Back in Yekaterinburg, meanwhile, there were vacancies to be filled in the wake of Rudenko’s departure. The staffing of the Urals UBOP was arranged personally by Fedulev. Rudenko’s replacement as director was Yury Skvortsov, not only Rudenko’s right-hand man but someone to whom all of Fedulev’s affairs had been confided over many years. As Skvortsov’s first deputy, Fedulev appointed a certain Andrey Taranov. In the Urals, he was believed to be the protector (or “roof”) within the police force of Oleg Fleganov, the region’s leading supplier of wines and spirits. Fleganov was key to the marketing of bootleg vodka, since most of it was sold through his retail network. The other deputy whom Fedulev chose for Skvortsov was Vladimir Putyaikin. His task was to purge the ranks of the police throughout the province. He began by forcing out anybody who still had anything to say against the Mafia and anybody who refused to work under the tutelage of Fedulev.

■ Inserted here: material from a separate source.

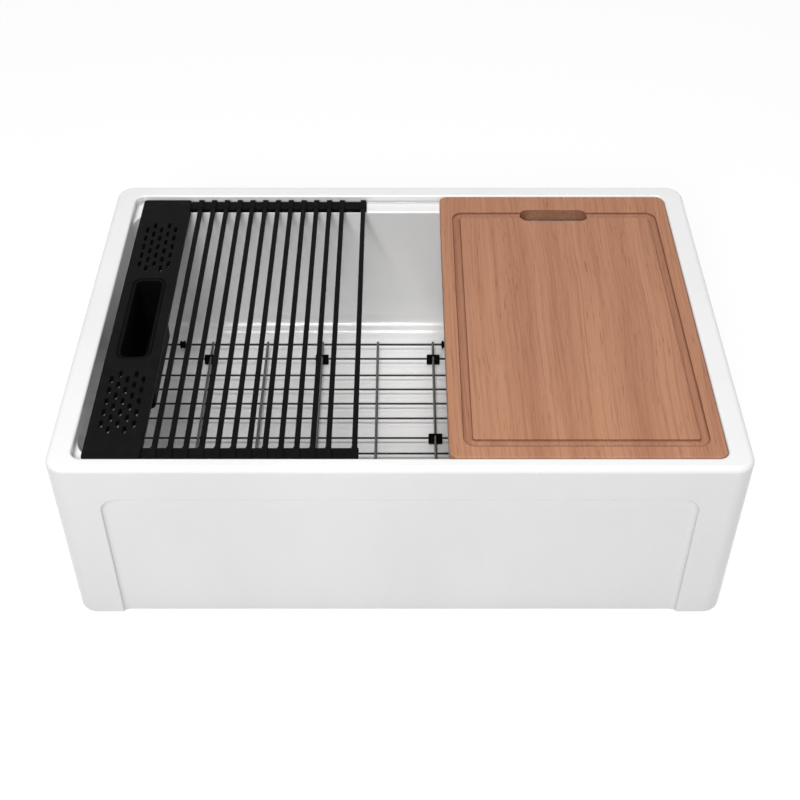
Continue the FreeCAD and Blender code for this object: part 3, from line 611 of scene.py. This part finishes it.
def makeBin():
    low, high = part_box("utensil_bin")
    lip, wall, draft = mm(rackShape["lip"]), mm(rackShape["wall"]), mm(binShape["draft"])
    mouth = (low.x + lip, high.x - lip, low.y + lip, high.y - lip, mm(rackShape["mouthRound"]))
    height = high.z - low.z

    def wallAt(z, grow):
        return grown(mouth, grow - draft * (high.z - z) / height)

    levels = []
    foot = mm(binShape["foot"])
    for turn in quarter(5):
        z = low.z + foot - foot * math.cos(turn)
        levels.append((grown(wallAt(z, wall), foot * (math.sin(turn) - 1)), z))
    under = high.z - mm(binShape["lipThick"])
    below, edge, inner = mm(binShape["lipUnder"]), mm(binShape["lipEdge"]), mm(binShape["innerEdge"])
    levels += [(wallAt(under, wall), under), (grown(mouth, lip - below), under), (grown(mouth, lip), under + below),
               (grown(mouth, lip), high.z - edge), (grown(mouth, lip - edge), high.z),
               (grown(mouth, inner), high.z), (wallAt(high.z - inner, 0), high.z - inner)]
    inside = foot - wall
    for turn in reversed(quarter(4)):
        z = low.z + wall + inside - inside * math.cos(turn)
        levels.append((grown(wallAt(z, 0), inside * (math.sin(turn) - 1)), z))
    shell = roundedStack("utensilBin", levels, 8)
    count, step = binShape["drains"], mm(binShape["drainStep"])
    middle = ((low.x + high.x) / 2, (low.y + high.y) / 2 - (count - 1) / 2 * step)
    radius = mm(binShape["drain"])
    drains = roundStack("drainCutter", [(radius, low.z - mm(1)), (radius, low.z + wall + mm(1))], middle, 20)
    repeated(drains, (0, step, 0), count)
    cutWith(shell, drains)
    smoothShaded(shell, 38)
    return finished(shell, "bin", "bin_black", finishes["bin"], "utensil_bin")


makeBin()


# bars: one is modelled and the others are copies, each with its own mesh

barShape = {"round": 1.6, "end": 0.5}
barNames = sorted(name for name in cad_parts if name.startswith("rack_bar_"))


def makeBars():
    low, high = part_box(barNames[0])
    middle = (low + high) / 2
    nothingSelected()
    bpy.ops.mesh.primitive_cube_add(size=1, location=middle)
    bar = bpy.context.object
    bar.name = bar.data.name = "rackBar01"
    editing(bar)
    bpy.ops.mesh.select_all(action="SELECT")
    bpy.ops.transform.resize(value=tuple(high - low))
    doneEditing()
    placeInMesh(bar)
    editing(bar)
    selectWhere(bar, "edges", lambda place: False)
    shape = bmesh.from_edit_mesh(bar.data)
    for edge in shape.edges:
        edge.select_set(abs(edge.verts[0].co.y - edge.verts[1].co.y) > 0.1)
    bmesh.update_edit_mesh(bar.data)
    bpy.ops.mesh.bevel(offset=mm(barShape["round"]), segments=4, profile=0.5)
    selectWhere(bar, "faces", lambda place, normal: abs(normal.y) > 0.9)
    bpy.ops.mesh.bevel(offset=mm(barShape["end"]), segments=2)
    doneEditing()
    smoothShaded(bar, 50)
    made = [bar]
    for number, name in enumerate(barNames[1:], start=2):
        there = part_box(name)[0]
        made.append(copied(bar, "rackBar%02d" % number, (there.x - low.x, 0, 0)))
    for number, (piece, name) in enumerate(zip(made, barNames), start=1):
        finished(piece, "bar_%02d" % number, "bar_black", finishes["bar"], name)


makeBars()


# strips: each stretch of soft strip runs between two bars and carries the bump over the second one

stripShape = {"wide": 16.0, "thick": 6.0, "bumpWall": 0.5, "bumpOut": 0.8, "soft": 0.7, "cuts": 5}


def makeStrips():
    thick, wall, out = mm(stripShape["thick"]), mm(stripShape["bumpWall"]), mm(stripShape["bumpOut"])
    wide = mm(stripShape["wide"])
    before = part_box("rack_panel")[1].x
    for number, name in enumerate(barNames, start=1):
        linkLow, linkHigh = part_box("rack_link_%02d" % number)
        barLow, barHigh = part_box(name)
        bumpLeft, bumpRight = barLow.x - wall, barHigh.x + wall
        right = linkHigh.x if number == len(barNames) else bumpRight
        halves = []
        for y0, y1, outward in ((linkHigh.y - wide, linkHigh.y, 1), (linkLow.y, linkLow.y + wide, -1)):
            nothingSelected()
            middle = ((before + right) / 2, (y0 + y1) / 2, linkLow.z + thick / 2)
            bpy.ops.mesh.primitive_cube_add(size=1, location=middle)
            strip = bpy.context.object
            editing(strip)
            bpy.ops.mesh.select_all(action="SELECT")
            bpy.ops.transform.resize(value=(right - before, y1 - y0, thick))
            doneEditing()
            placeInMesh(strip)
            editing(strip)
            cuts = stripShape["cuts"]
            places = [bumpLeft] + ([bumpRight] if right > bumpRight + 1e-5 else [])
            places += [before + (bumpLeft - before) * step / cuts for step in range(1, cuts)]
            for place in places:
                bpy.ops.mesh.select_all(action="SELECT")
                bpy.ops.mesh.bisect(plane_co=(place, 0, 0), plane_no=(1, 0, 0))
            selectWhere(strip, "faces", lambda place, normal: normal.z > 0.9 and bumpLeft < place.x < bumpRight)
            bpy.ops.mesh.extrude_region_move(TRANSFORM_OT_translate={"value": (0, 0, linkHigh.z - linkLow.z - thick)})
            selectWhere(strip, "faces",
                        lambda place, normal: outward * normal.y > 0.9 and bumpLeft < place.x < bumpRight)
            bpy.ops.mesh.extrude_region_move(TRANSFORM_OT_translate={"value": (0, outward * out, 0)})
            doneEditing()
            halves.append(strip)
        strip = joined(halves, "rackStrip%02d" % number)
        softEdges(strip, stripShape["soft"], 2, 50)
        smoothShaded(strip, 50)
        strip.data.materials.clear()
        strip.data.materials.append(finishes["strip"])
        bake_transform(strip)
        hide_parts("rack_link_%02d" % number)
        before = right
    print("made", len(barNames), "stretches of strip")


makeStrips()


# grid: the wires keep their solids; rubber feet and bumpers are modelled

gridShape = {"footHigh": 10.4, "footRound": 1.3, "footUnder": 1.0, "footTop": 1.2, "capSunk": 3.0,
             "bumper": 5.5, "bumperRound": 0.8, "neck": 4.3, "barrelShare": 0.3, "waistShare": 0.42}


def pieceBoxes(name):
    # the boxes of a node's separate solids, from the node's own mesh
    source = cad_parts[name]
    copy = source.data.copy()
    shape = bmesh.new()
    shape.from_mesh(copy)
    bmesh.ops.remove_doubles(shape, verts=shape.verts, dist=1e-6)
    boxes, seen = [], set()
    for start in shape.verts:
        if start in seen:
            continue
        group, waiting = [], [start]
        seen.add(start)
        while waiting:
            vert = waiting.pop()
            group.append(vert.co.copy())
            for edge in vert.link_edges:
                other = edge.other_vert(vert)
                if other not in seen:
                    seen.add(other)
                    waiting.append(other)
        boxes.append(([min(place[axis] for place in group) for axis in range(3)],
                      [max(place[axis] for place in group) for axis in range(3)]))
    shape.free()
    bpy.data.meshes.remove(copy)
    return sorted(boxes)


def makeFeet():
    made = []
    corner, under, over = mm(gridShape["footRound"]), mm(gridShape["footUnder"]), mm(gridShape["footTop"])
    for low, high in pieceBoxes("grid_feet"):
        middle = (low[1] + high[1]) / 2
        outline = (low[0], high[0], low[1], high[1], corner)
        top = low[2] + mm(gridShape["footHigh"])
        foot = roundedStack("foot", edgeUp(outline, low[2], under, 2) + edgeDown(outline, top, over, 3), 4)
        cap = (low[0], high[0], middle, high[1], corner)
        upper = roundedStack("cap", [(cap, top - mm(gridShape["capSunk"]))] + edgeDown(cap, high[2], over, 3), 4)
        made += [foot, upper]
    feet = joined(made, "gridFeet")
    smoothShaded(feet, 45)
    return finished(feet, "grid", "grid_rubber", finishes["rubber"], "grid_feet")


def makeBumpers():
    made = []
    radius, neck, edge = mm(gridShape["bumper"]), mm(gridShape["neck"]), mm(gridShape["bumperRound"])
    barrel, waist = gridShape["barrelShare"], gridShape["waistShare"]
    for low, high in pieceBoxes("grid_bumpers"):
        long = high[0] - low[0]
        profile = [(radius - edge, 0), (radius, edge), (radius, barrel * long), (neck, waist * long),
                   (neck, (1 - waist) * long), (radius, (1 - barrel) * long),
                   (radius, long - edge), (radius - edge, long)]
        bumper = roundStack("bumper", profile, (0, 0), 24)
        bumper.rotation_euler = (0, math.radians(90), 0)
        bumper.location = (low[0], (low[1] + high[1]) / 2, (low[2] + high[2]) / 2)
        placeInMesh(bumper)
        made.append(bumper)
    bumpers = joined(made, "gridBumpers")
    smoothShaded(bumpers, 45)
    return finished(bumpers, "grid", "grid_rubber", finishes["rubber"], "grid_bumpers")


makeFeet()
makeBumpers()


# CAD nodes that keep their shape get their finish here

keptNodes = {
    # the grid's wires take the shaded and the lit copy of one steel, painted shade and painted reflection
    "grid_frame": "crossWire", "grid_cross_wires": "crossWire", "grid_drain_ring": "crossWire",
    "grid_long_wires": "longWire",
    "strainer_cup": "strainer", "basket_cup": "strainer", "basket_knob": "strainer", "strainer_locknut": "nut",
    "strainer_gasket": "rubber", "basket_seal": "rubber", "strainer_friction_ring": "fibre",
}
for name, finishName in keptNodes.items():
    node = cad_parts[name]
    node.data.materials.clear()
    node.data.materials.append(finishes[finishName])
print("finished", len(keptNodes), "kept nodes")


# floor, lights and camera

studio = {"floorSize": 14.0, "floorColour": (0.5, 0.5, 0.5, 1), "seenColour": (0.3, 0.3, 0.3, 1), "seenGlow": 0.75,
          "world": 0.17, "sun": 1.4, "sunWidth": 20.0, "sunFromBack": 3.0, "front": 46.0, "frontSize": 0.9,
          "frontPlace": (-0.35, -2.15, 2.05), "frontAim": (0, 0, 0.1), "focal": 1280.1, "middle": 283.5,
          "pitch": 40.57, "eye": (0.0, -1.1554, 1.2857)}


def seenRays(tree):
    path = tree.nodes.new("ShaderNodeLightPath")
    total = path.outputs["Is Camera Ray"]
    for other in ("Is Glossy Ray", "Is Transmission Ray"):
        both = tree.nodes.new("ShaderNodeMath")
        both.operation, both.use_clamp = "ADD", True
        tree.links.new(total, both.inputs[0])
        tree.links.new(path.outputs[other], both.inputs[1])
        total = both.outputs[0]
    return total


def makeFloor():
    nothingSelected()
    bpy.ops.mesh.primitive_plane_add(size=studio["floorSize"], location=(0, 0, 0))
    floor = bpy.context.object
    floor.name = "studioFloor"
    material = bpy.data.materials.new("floorWhite")
    material.use_nodes = True
    tree = material.node_tree
    tree.nodes.clear()
    plain = tree.nodes.new("ShaderNodeBsdfDiffuse")
    plain.inputs["Color"].default_value = studio["floorColour"]
    seen = tree.nodes.new("ShaderNodeBsdfDiffuse")
    seen.inputs["Color"].default_value = studio["seenColour"]
    glow = tree.nodes.new("ShaderNodeEmission")
    glow.inputs["Strength"].default_value = studio["seenGlow"]
    both = tree.nodes.new("ShaderNodeAddShader")
    tree.links.new(seen.outputs[0], both.inputs[0])
    tree.links.new(glow.outputs[0], both.inputs[1])
    mix = tree.nodes.new("ShaderNodeMixShader")
    tree.links.new(seenRays(tree), mix.inputs[0])
    tree.links.new(plain.outputs[0], mix.inputs[1])
    tree.links.new(both.outputs[0], mix.inputs[2])
    output = tree.nodes.new("ShaderNodeOutputMaterial")
    tree.links.new(mix.outputs[0], output.inputs["Surface"])
    floor.data.materials.append(material)


def makeWorld():
    world = bpy.data.worlds.new("studioWorld")
    bpy.context.scene.world = world
    world.use_nodes = True
    tree = world.node_tree
    tree.nodes.clear()
    soft = tree.nodes.new("ShaderNodeBackground")
    soft.inputs["Strength"].default_value = studio["world"]
    white = tree.nodes.new("ShaderNodeBackground")
    for shade in (soft, white):
        shade.inputs["Color"].default_value = (1, 1, 1, 1)
    mix = tree.nodes.new("ShaderNodeMixShader")
    tree.links.new(seenRays(tree), mix.inputs[0])
    tree.links.new(soft.outputs[0], mix.inputs[1])
    tree.links.new(white.outputs[0], mix.inputs[2])
    output = tree.nodes.new("ShaderNodeOutputWorld")
    tree.links.new(mix.outputs[0], output.inputs["Surface"])


def addSoftbox(name, place, aim, size, power):
    lamp = bpy.data.lights.new(name, "AREA")
    lamp.shape, lamp.size, lamp.energy = "SQUARE", size, power
    holder = bpy.data.objects.new(name, lamp)
    bpy.context.scene.collection.objects.link(holder)
    holder.location = place
    direction = holder.location.copy()
    direction.negate()
    direction += type(direction)(aim)
    holder.rotation_euler = direction.to_track_quat("-Z", "Y").to_euler()


def addSun():
    lamp = bpy.data.lights.new("softSun", "SUN")
    lamp.energy, lamp.angle = studio["sun"], math.radians(studio["sunWidth"])
    holder = bpy.data.objects.new("softSun", lamp)
    bpy.context.scene.collection.objects.link(holder)
    holder.rotation_euler = (math.radians(-studio["sunFromBack"]), 0, 0)


def makeCamera():
    view = bpy.data.cameras.new("photoCamera")
    camera = bpy.data.objects.new("photoCamera", view)
    bpy.context.scene.collection.objects.link(camera)
    frameWidth = 800
    view.sensor_width = 36
    view.lens = studio["focal"] * view.sensor_width / frameWidth
    view.shift_y = (studio["middle"] - frameWidth / 2) / frameWidth
    view.dof.use_dof = False
    camera.location = studio["eye"]
    camera.rotation_euler = (math.radians(90 - studio["pitch"]), 0, 0)
    bpy.context.scene.camera = camera


makeFloor()
makeWorld()
addSun()
addSoftbox("frontSoftbox", studio["frontPlace"], studio["frontAim"], studio["frontSize"], studio["front"])
makeCamera()
bpy.context.scene.view_settings.view_transform = "Standard"
print("studio ready")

The servile Putyaikin set to work with a will. We shall give just a single example of how he went about it. On one occasion Skvortsov demanded documentary evidence from Putyaikin regarding who in the police was working against Fedulev. Putyaikin had no such documents. That night he took home a young member of the UBOP team, got him drunk, and demanded that he should immediately denounce any of his colleagues who were opposed to Fedulev and his stooges in the police. The young officer refused to be an informer, whereupon Putyaikin appears to have bullied him into shooting himself with his service revolver.